Work instructions —
Copy out the line that contains "build_shells(reel)", the line that contains "from mathutils import Matrix, Vector", and every line between them, exactly, and nothing else.
== Information provided
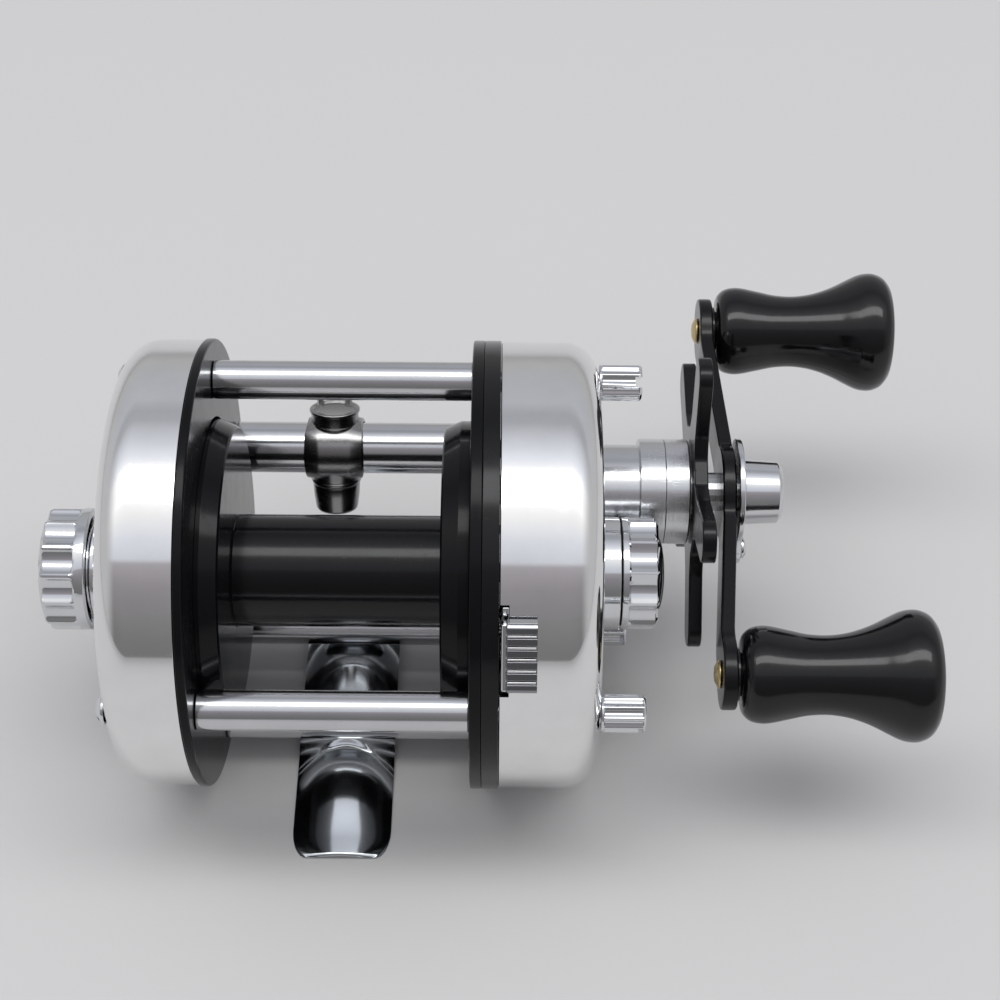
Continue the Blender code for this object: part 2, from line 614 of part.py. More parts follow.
def build_level_wind(frame, worm, guide, pawl):
    y0, z0 = TUBE_AXIS
    slot = math.radians(27)
    start = -math.pi / 2 - GUIDE_LEAN + slot
    turns = [start + (2 * math.pi - 2 * slot) * i / 18 for i in range(19)]
    outline = [(y0 + 4.05 * math.cos(t), z0 + 4.05 * math.sin(t)) for t in turns]
    outline += [(y0 + 3.15 * math.cos(t), z0 + 3.15 * math.sin(t)) for t in reversed(turns)]
    add_piece("level_wind_tube", plate((LEFT_RING_FACE_X + GAP, -5.1), outline), "chrome", frame)
    add_piece("level_wind_worm", turned([
        (-46.2, 0), (-46.2, 1.5), (-43.2, 1.5), (-43.2, 2.6), (-5.8, 2.6), (-5.8, 1.5), (2.5, 1.5),
        (2.5, 0)], TUBE_AXIS, 20), "steel", worm)
    add_piece("worm_bush_left", ring((-45.6, -44.4), 2.7, 1.75, TUBE_AXIS, 16), "brass", frame)
    add_piece("worm_bush_right", ring((-4.6, -1.0), 2.7, 1.75, TUBE_AXIS, 16), "brass", frame)

    at = (GUIDE_X, y0, z0)
    sleeve = turned([
        (GUIDE_X - 4.8, 0), (GUIDE_X - 4.8, 4.7), (GUIDE_X - 3.6, 5.15), (GUIDE_X + 3.6, 5.15),
        (GUIDE_X + 4.8, 4.7), (GUIDE_X + 4.8, 0)], TUBE_AXIS, 24)
    line_guide = add_piece("line_guide", sleeve, "chrome", guide)
    collar = turned([
        (2.0, 0), (2.0, 3.55), (6.2, 3.55), (6.3, 3.95), (6.8, 3.95), (6.8, 3.3), (6.3, 1.8),
        (6.3, 0)], PLATE_AXIS, 24)
    combine(line_guide, upright(collar, at, GUIDE_LEAN), "UNION")
    spigot = turned([
        (-8.2, 0), (-8.2, 2.9), (-5.4, 2.9), (-5.3, 3.75), (-2.0, 4.2), (-2.0, 0)], PLATE_AXIS, 24)
    combine(line_guide, upright(spigot, at, GUIDE_LEAN), "UNION")
    combine(line_guide, rod((GUIDE_X - 7, GUIDE_X + 7), 4.25, TUBE_AXIS, 24))
    for inside in ((-9.0, -3.0), (3.0, 7.5)):
        combine(line_guide, upright(rod(inside, 1.8, PLATE_AXIS, 12), at, GUIDE_LEAN))
    cap = turned([
        (-10.3, 0), (-10.3, 2.8), (-9.7, 3.5), (-5.7, 3.75), (-5.7, 3.2), (-8.5, 3.2),
        (-8.5, 1.7), (-9.3, 1.7), (-9.3, 0)], PLATE_AXIS, 16)
    add_piece("pawl_cap", upright(cap, at, GUIDE_LEAN), "chrome", guide)
    pin = turned([(-9.0, 0), (-9.0, 1.2), (-4.6, 1.2), (-2.9, 0.6), (-2.9, 0)], PLATE_AXIS, 12)
    add_piece("guide_pawl", upright(pin, at, GUIDE_LEAN), "brass", pawl)

    eye = [(x, z) for x, z in arc(0, 11.4, 2.2, 0, 180, 10)]
    eye = [(2.2, 7.1), (2.2, 9.0), *eye, (-2.2, 9.0), (-2.2, 7.1)]
    up, forward = math.cos(GUIDE_LEAN), math.sin(GUIDE_LEAN)
    path = [(GUIDE_X + x, y0 + z * forward, z0 + z * up) for x, z in eye]
    add_wire("line_guide_eye", path, 0.55, "steel", guide)


def add_wire(name, points, radius, material, pivot):
    curve = bpy.data.curves.new(name, "CURVE")
    curve.dimensions = "3D"
    curve.bevel_depth = radius * MM
    curve.bevel_resolution = 1
    curve.use_fill_caps = True
    spline = curve.splines.new("POLY")
    spline.points.add(len(points) - 1)
    for slot, point in zip(spline.points, points):
        slot.co = (*((Vector(point) - Vector(pivot["at"])) * MM), 1.0)
    curve.materials.append(bpy.data.materials[material])
    obj = bpy.data.objects.new(name, curve)
    bpy.context.scene.collection.objects.link(obj)
    obj.parent = pivot


# --- handle -------------------------------------------------------------------------------------

def star_outline():
    points = []
    for arm in range(5):
        middle = math.radians(STAR_ANGLE + 72 * arm)
        local = [Vector((9.8, -4.0)), Vector((13.0, -STAR_ARM_HALF_WIDTH))]
        for side in (-1, 1):
            corner = Vector((STAR_TIP_R - STAR_CORNER_R, side * (STAR_ARM_HALF_WIDTH - STAR_CORNER_R)))
            first = -90 if side < 0 else 0
            local += [corner + STAR_CORNER_R * Vector((math.cos(a), math.sin(a)))
                      for a in (math.radians(first + 30 * i) for i in range(4))]
        local += [Vector((13.0, STAR_ARM_HALF_WIDTH)), Vector((9.8, 4.0))]
        for point in local:
            turned_point = Matrix.Rotation(middle, 2) @ point
            points.append((HANDLE_AXIS[0] + turned_point.x, HANDLE_AXIS[1] + turned_point.y))
    return points


def build_star(frame, star):
    housing = add_piece("handle_bearing_housing", turned([
        (12.6, 5.3), (12.6, 6.2), (13.7, 6.2), (13.7, 10.0), (14.9, 10.0), (14.9, 7.15),
        (20.4, 7.15), (20.4, 8.1), (24.3, 8.1), (24.3, 5.3)], HANDLE_AXIS, 24),
        "machined_aluminium", frame)
    combine(housing, rod((13.2, 15.4), 8.65, SPOOL_AXIS, 24))
    add_piece("star_hub", turned([
        (9.9, 3.3), (9.9, 5.0), (24.6, 5.0), (24.6, 8.1), (28.0, 8.1), (28.0, 5.0), (30.7, 5.0),
        (30.7, 3.3)], HANDLE_AXIS, 24), "machined_aluminium", star)
    add_piece("star_drag_wheel", plate(STAR_X, star_outline(), [circle(HANDLE_AXIS, 5.3, 24)]),
              "black_paint", star)


def arm_outline():
    """The handle arm's outline, with its two eyes and its wide middle."""
    quarter = [(7.0 * math.cos(a), 7.0 * math.sin(a))
               for a in (math.radians(90 - 20 * i) for i in range(4))]
    eye = [(ARM_HALF_LENGTH + ARM_EYE_R * math.cos(a), ARM_EYE_R * math.sin(a))
           for a in (math.radians(125 - 25 * i) for i in range(11))]
    front = quarter + [(8.5, 4.1), (24.0, 3.9)] + eye + [(24.0, -3.9), (8.5, -4.1)]
    front += [(y, -z) for y, z in reversed(quarter[1:])]
    rear = [(-y, -z) for y, z in front]
    return [from_handle_axis(y, z, REST_ANGLE) for y, z in front + rear]


def from_handle_axis(y, z, angle):
    return (HANDLE_AXIS[0] + y * math.cos(angle) - z * math.sin(angle),
            HANDLE_AXIS[1] + y * math.sin(angle) + z * math.cos(angle))


def knob_axes():
    return {name: from_handle_axis(side * ARM_HALF_LENGTH, 0, REST_ANGLE)
            for name, side in (("front", 1), ("rear", -1))}


def lock_plate_outline():
    """A round plate with a lobe that holds its screw."""
    disc = [(8.3 * math.cos(a), 8.3 * math.sin(a))
            for a in (math.radians(25 + 310 * i / 15) for i in range(16))]
    lobe = [(LOCK_SCREW_R + 2.4 * math.cos(a), 2.4 * math.sin(a))
            for a in (math.radians(-60 + 120 * i / 4) for i in range(5))]
    return [from_handle_axis(y, z, LOCK_SCREW_ANGLE) for y, z in disc + lobe]


def build_handle(handle, knobs):
    eyes = knob_axes()
    arm = plate(ARM_X, arm_outline(), [circle(HANDLE_AXIS, 3.3, 20)]
                + [circle(eye, 1.9, 16) for eye in eyes.values()])
    for vert in arm.verts:
        away = abs(Vector((math.cos(REST_ANGLE), math.sin(REST_ANGLE))).dot(
            Vector((vert.co.y, vert.co.z)) - Vector(HANDLE_AXIS)))
        vert.co.x -= ARM_CRANK * min(1.0, max(0.0, (away - 8.5) / 15.5))
    add_piece("handle_arm", arm, "black_paint", handle)
    screw_axis = from_handle_axis(LOCK_SCREW_R, 0, LOCK_SCREW_ANGLE)
    add_piece("nut_lock_plate", plate((35.4, 36.3), lock_plate_outline(), [
        circle(HANDLE_AXIS, 3.3, 20), circle(screw_axis, 1.1, 10)]), "chrome", handle)
    add_piece("lock_plate_screw", turned([
        (35.3, 0), (35.3, 0.8), (36.4, 0.8), (36.4, 1.7), (37.0, 1.5), (37.3, 0)], screw_axis, 12),
        "chrome", handle)
    end = NUT_END_X
    add_piece("handle_nut", turned([
        (41.8, 0), (41.8, 3.3), (36.6, 3.3), (36.6, 5.0), (end - 0.6, 4.75), (end - 0.1, 4.4),
        (end, 3.9), (end, 0)], HANDLE_AXIS, 24), "chrome", handle)
    for name, eye in eyes.items():
        low = ARM_X[0] - ARM_CRANK
        add_piece(f"knob_spindle_{name}", turned([
            (low - 1.0, 0), (low - 0.8, 1.3), (low - 0.1, 2.2), (low - 0.1, 1.6), (58.0, 1.6),
            (58.0, 0)], eye, 16), "brass", handle)
        add_piece(f"knob_{name}", knob(eye), "black_plastic", knobs[name])


def knob(axis):
    start, end = KNOB_X
    length = end - start
    outer = [(0.0, 4.6), (0.6, 5.9), (2.0, 6.9), (3.4, 7.05), (7.0, 6.5), (12.3, 5.75), (17.0, 6.5),
             (21.3, 8.5), (24.3, KNOB_R), (26.7, 9.3), (28.0, 8.0), (length - 0.15, 5.6)]
    profile = [(59.0, 0), (59.0, 1.9), (start, 1.9)]
    profile += [(start + x, r) for x, r in outer] + [(end, 0)]
    return turned(profile, axis, 20)


# --- thumbscrews --------------------------------------------------------------------------------

def build_thumbscrews(pivots):
    grip, angles = fluted(2.6, 0.35, 10, 2)
    for name, axis in THUMBSCREWS.items():
        start, end = RIGHT_FACE_X + 0.3, RIGHT_FACE_X + 6.3
        screw = add_piece(f"thumbscrew_{name}", turned([
            (-4.5, 0), (-4.5, 1.5), (start, 1.5), (start, 2.6), (start + 0.8, 2.6),
            (start + 0.9, grip), (end, grip), (end, 0)],
            axis, angles=angles), "chrome", pivots[name])
        slot = box((end - 1.0, -4, -0.75), (end + 1, 4, 0.75))
        slot.transform(Matrix.Translation((0, *axis)) @ Matrix.Rotation(SLOT_TURNS[name], 4, "X"))
        combine(screw, slot)


def main():
    clear_scene()
    make_materials()
    reel = add_pivot("reel", tuple(CENTRE_OF_BOX))
    reel.location = (0, 0, 0)
    handle = add_pivot("handle_turn", (0, *HANDLE_AXIS), reel)
    spool = add_pivot("spool_turn", (0, *SPOOL_AXIS), reel)
    worm = add_pivot("worm_turn", (0, *TUBE_AXIS), reel)
    guide = add_pivot("line_guide_travel", (GUIDE_X, *TUBE_AXIS), reel)
    pawl = add_pivot("pawl_swivel", (GUIDE_X, *TUBE_AXIS), guide)
    button = add_pivot("button_travel", tuple(34.0 * outward(BUTTON_ANGLE)), reel)
    yoke = add_pivot("yoke_travel", (9.1, *SPOOL_AXIS), reel)
    pinion_slide = add_pivot("pinion_travel", (4.0, *SPOOL_AXIS), spool)
    dog = add_pivot("dog_swing", (0, *DOG_PIVOT), reel)
    star = add_pivot("star_turn", (0, *HANDLE_AXIS), handle)
    left_cap = add_pivot("left_cap_turn", (0, *SPOOL_AXIS), reel)
    cast_cap = add_pivot("cast_cap_turn", (0, *SPOOL_AXIS), reel)
    screws = {name: add_pivot(f"thumbscrew_{name}_turn", (0, *axis), reel)
              for name, axis in THUMBSCREWS.items()}
    knobs = {name: add_pivot(f"knob_{name}_turn", (0, *axis), handle)
             for name, axis in knob_axes().items()}

    build_shells(reel)
    build_rings(reel)
    build_pillars(reel)
    build_foot(reel)
    build_left_screws(reel)
    build_spool_ends(reel, left_cap, cast_cap)
    build_spool(spool)
    build_gears(handle, pinion_slide, worm)
    build_drive(reel, handle, dog)
    build_clutch(reel, button, yoke)
    build_button(button)
    build_level_wind(reel, worm, guide, pawl)
    build_star(reel, star)
    build_handle(handle, knobs)
    build_thumbscrews(screws)


main()
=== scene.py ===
"""Trolling reel: the visual model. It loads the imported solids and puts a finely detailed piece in
place of each one that shows. Shapes are made in millimetres, and to_object() turns them to metres.
"""

import json
import math

import bmesh
import bpy
from mathutils import Matrix, Vector


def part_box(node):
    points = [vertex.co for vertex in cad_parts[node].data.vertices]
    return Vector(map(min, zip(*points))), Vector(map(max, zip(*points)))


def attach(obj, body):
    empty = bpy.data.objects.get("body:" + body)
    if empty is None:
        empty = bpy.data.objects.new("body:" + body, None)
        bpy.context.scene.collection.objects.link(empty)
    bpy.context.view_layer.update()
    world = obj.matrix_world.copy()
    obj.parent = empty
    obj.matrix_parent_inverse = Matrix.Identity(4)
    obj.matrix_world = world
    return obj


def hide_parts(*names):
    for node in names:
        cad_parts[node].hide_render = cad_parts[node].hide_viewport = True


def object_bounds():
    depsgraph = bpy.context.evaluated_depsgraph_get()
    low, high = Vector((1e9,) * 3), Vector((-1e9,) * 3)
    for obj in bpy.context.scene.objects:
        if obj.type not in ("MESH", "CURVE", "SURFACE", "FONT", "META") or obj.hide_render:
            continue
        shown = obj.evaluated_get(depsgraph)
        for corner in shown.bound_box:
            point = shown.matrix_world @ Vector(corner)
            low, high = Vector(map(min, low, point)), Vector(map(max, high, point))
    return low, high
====
Solution to the problem —
    build_shells(reel)
    build_rings(reel)
    build_pillars(reel)
    build_foot(reel)
    build_left_screws(reel)
    build_spool_ends(reel, left_cap, cast_cap)
    build_spool(spool)
    build_gears(handle, pinion_slide, worm)
    build_drive(reel, handle, dog)
    build_clutch(reel, button, yoke)
    build_button(button)
    build_level_wind(reel, worm, guide, pawl)
    build_star(reel, star)
    build_handle(handle, knobs)
    build_thumbscrews(screws)


main()
=== scene.py ===
"""Trolling reel: the visual model. It loads the imported solids and puts a finely detailed piece in
place of each one that shows. Shapes are made in millimetres, and to_object() turns them to metres.
"""

import json
import math

import bmesh
import bpy
from mathutils import Matrix, Vector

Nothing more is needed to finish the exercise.